EXERCISE AIM: Return, exactly as written, the run of lines that begins at the line containing "zip(*points))), Vector(map(max, zip(*points)))" and ends at the line containing "obj.parent = None". Nothing outside that run belongs in the answer.

[START OF PROVIDED DATA]

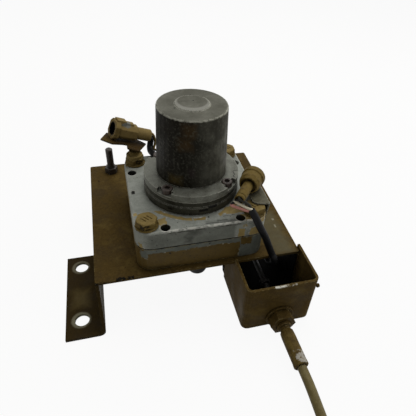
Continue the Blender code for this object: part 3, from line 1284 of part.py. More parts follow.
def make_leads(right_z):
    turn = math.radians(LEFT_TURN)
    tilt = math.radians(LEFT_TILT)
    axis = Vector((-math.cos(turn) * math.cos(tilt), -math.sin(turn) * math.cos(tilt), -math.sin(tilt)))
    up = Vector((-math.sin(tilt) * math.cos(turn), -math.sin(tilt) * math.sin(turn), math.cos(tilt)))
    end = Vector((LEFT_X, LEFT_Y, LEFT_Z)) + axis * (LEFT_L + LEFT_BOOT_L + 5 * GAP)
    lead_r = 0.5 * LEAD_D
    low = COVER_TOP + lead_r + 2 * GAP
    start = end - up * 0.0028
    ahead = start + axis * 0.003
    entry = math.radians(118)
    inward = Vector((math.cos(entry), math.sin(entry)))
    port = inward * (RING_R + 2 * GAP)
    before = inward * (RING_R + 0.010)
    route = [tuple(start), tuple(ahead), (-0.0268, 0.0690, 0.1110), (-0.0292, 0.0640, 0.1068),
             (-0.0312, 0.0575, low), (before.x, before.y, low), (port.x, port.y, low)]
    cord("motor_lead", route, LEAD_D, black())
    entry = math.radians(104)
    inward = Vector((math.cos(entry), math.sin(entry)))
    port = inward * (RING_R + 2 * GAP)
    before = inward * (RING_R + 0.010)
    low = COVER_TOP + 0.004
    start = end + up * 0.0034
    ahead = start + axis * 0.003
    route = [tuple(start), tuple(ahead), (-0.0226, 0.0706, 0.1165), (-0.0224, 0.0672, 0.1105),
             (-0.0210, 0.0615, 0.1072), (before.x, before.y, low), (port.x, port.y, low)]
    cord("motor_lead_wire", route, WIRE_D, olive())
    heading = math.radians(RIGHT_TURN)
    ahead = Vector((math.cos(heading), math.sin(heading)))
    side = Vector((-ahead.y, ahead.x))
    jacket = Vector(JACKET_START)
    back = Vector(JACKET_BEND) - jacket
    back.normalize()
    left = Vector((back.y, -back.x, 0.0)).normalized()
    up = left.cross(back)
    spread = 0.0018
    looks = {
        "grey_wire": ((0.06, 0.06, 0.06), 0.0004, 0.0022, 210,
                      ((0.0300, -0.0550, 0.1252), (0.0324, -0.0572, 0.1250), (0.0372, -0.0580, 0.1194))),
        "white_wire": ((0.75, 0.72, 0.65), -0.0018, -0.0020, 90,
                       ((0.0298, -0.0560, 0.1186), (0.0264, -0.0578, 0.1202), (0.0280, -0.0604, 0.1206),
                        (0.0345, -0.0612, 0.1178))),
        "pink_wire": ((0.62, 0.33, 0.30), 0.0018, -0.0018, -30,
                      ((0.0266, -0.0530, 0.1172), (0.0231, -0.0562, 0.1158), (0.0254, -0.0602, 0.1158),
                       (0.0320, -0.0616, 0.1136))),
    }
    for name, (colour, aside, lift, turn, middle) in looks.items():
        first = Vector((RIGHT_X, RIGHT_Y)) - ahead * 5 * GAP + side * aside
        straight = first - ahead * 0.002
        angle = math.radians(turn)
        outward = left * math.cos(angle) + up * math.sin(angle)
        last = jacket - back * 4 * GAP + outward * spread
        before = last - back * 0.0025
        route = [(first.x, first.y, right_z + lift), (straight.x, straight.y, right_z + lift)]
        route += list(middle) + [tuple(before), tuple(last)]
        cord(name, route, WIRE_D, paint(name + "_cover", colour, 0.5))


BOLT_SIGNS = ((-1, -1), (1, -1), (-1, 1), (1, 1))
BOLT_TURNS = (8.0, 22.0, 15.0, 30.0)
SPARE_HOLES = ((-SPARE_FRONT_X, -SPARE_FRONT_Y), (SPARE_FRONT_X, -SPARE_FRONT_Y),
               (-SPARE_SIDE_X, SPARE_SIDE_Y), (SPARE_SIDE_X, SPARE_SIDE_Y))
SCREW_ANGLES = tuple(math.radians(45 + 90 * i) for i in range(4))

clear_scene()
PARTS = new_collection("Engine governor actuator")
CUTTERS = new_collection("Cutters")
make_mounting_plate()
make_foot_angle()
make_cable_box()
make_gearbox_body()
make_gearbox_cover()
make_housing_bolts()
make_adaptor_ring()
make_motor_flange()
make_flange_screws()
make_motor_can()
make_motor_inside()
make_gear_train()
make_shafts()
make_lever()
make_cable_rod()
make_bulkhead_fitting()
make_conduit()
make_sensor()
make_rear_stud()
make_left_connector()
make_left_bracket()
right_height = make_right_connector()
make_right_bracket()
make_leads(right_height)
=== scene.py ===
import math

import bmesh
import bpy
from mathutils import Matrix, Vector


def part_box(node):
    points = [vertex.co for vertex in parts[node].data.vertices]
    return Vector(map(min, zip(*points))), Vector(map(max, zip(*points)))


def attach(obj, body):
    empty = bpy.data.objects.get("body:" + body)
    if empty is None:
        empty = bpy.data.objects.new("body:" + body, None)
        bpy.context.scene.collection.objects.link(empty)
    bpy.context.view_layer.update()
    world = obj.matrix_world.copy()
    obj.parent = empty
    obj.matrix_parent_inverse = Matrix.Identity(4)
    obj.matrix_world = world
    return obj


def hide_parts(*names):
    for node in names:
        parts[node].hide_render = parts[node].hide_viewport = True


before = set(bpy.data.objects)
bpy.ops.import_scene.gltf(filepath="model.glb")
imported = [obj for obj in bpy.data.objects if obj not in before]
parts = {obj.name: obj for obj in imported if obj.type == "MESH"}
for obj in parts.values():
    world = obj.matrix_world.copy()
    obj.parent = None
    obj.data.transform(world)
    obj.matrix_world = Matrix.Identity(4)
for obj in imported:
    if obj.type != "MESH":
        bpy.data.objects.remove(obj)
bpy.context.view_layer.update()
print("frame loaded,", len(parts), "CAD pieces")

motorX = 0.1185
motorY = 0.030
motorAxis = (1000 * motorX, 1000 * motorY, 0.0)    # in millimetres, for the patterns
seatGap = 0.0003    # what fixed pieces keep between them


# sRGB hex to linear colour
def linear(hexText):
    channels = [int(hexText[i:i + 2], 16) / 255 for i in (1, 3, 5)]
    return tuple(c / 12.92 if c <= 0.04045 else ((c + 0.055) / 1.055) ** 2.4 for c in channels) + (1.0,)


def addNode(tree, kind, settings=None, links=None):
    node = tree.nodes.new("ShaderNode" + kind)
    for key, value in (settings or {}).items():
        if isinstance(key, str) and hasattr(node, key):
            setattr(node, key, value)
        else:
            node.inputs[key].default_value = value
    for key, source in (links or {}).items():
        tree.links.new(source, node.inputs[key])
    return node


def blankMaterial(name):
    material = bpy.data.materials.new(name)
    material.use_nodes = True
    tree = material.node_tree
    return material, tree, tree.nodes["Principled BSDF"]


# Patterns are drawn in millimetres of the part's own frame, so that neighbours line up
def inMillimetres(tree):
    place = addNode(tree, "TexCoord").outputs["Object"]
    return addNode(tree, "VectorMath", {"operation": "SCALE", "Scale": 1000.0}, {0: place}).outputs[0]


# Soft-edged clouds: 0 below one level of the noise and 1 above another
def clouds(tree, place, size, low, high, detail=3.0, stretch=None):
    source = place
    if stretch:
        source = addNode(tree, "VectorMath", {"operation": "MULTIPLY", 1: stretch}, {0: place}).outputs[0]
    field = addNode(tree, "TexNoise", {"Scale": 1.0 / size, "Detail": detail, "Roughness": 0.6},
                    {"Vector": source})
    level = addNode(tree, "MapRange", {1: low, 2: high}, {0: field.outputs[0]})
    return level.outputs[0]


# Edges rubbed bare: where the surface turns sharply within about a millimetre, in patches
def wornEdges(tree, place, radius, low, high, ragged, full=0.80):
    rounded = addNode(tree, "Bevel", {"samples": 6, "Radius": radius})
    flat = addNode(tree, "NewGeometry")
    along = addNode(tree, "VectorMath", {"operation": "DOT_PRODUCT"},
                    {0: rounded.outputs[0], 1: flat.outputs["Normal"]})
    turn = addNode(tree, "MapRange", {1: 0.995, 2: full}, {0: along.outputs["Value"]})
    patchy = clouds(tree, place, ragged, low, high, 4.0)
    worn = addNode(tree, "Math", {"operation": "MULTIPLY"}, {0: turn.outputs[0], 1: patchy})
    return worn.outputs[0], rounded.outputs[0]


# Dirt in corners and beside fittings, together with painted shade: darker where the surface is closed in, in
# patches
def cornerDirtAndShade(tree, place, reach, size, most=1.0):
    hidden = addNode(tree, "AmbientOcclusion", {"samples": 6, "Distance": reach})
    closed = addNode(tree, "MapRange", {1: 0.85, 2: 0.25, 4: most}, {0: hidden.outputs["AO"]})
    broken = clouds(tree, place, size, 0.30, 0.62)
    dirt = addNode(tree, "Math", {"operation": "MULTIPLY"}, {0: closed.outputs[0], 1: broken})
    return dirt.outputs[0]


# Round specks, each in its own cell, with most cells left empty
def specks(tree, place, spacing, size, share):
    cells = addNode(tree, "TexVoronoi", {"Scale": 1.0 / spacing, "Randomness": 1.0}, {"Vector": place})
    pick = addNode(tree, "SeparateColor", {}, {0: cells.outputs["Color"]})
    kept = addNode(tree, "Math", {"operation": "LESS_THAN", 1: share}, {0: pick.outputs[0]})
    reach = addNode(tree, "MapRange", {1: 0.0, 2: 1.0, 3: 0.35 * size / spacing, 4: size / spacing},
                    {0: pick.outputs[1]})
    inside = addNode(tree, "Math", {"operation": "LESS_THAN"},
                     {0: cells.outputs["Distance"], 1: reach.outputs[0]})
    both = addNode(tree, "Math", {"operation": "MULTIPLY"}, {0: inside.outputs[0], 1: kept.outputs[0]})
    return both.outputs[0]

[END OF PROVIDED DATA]

RESULT FOR THIS EXERCISE:
    return Vector(map(min, zip(*points))), Vector(map(max, zip(*points)))


def attach(obj, body):
    empty = bpy.data.objects.get("body:" + body)
    if empty is None:
        empty = bpy.data.objects.new("body:" + body, None)
        bpy.context.scene.collection.objects.link(empty)
    bpy.context.view_layer.update()
    world = obj.matrix_world.copy()
    obj.parent = empty
    obj.matrix_parent_inverse = Matrix.Identity(4)
    obj.matrix_world = world
    return obj


def hide_parts(*names):
    for node in names:
        parts[node].hide_render = parts[node].hide_viewport = True


before = set(bpy.data.objects)
bpy.ops.import_scene.gltf(filepath="model.glb")
imported = [obj for obj in bpy.data.objects if obj not in before]
parts = {obj.name: obj for obj in imported if obj.type == "MESH"}
for obj in parts.values():
    world = obj.matrix_world.copy()
    obj.parent = None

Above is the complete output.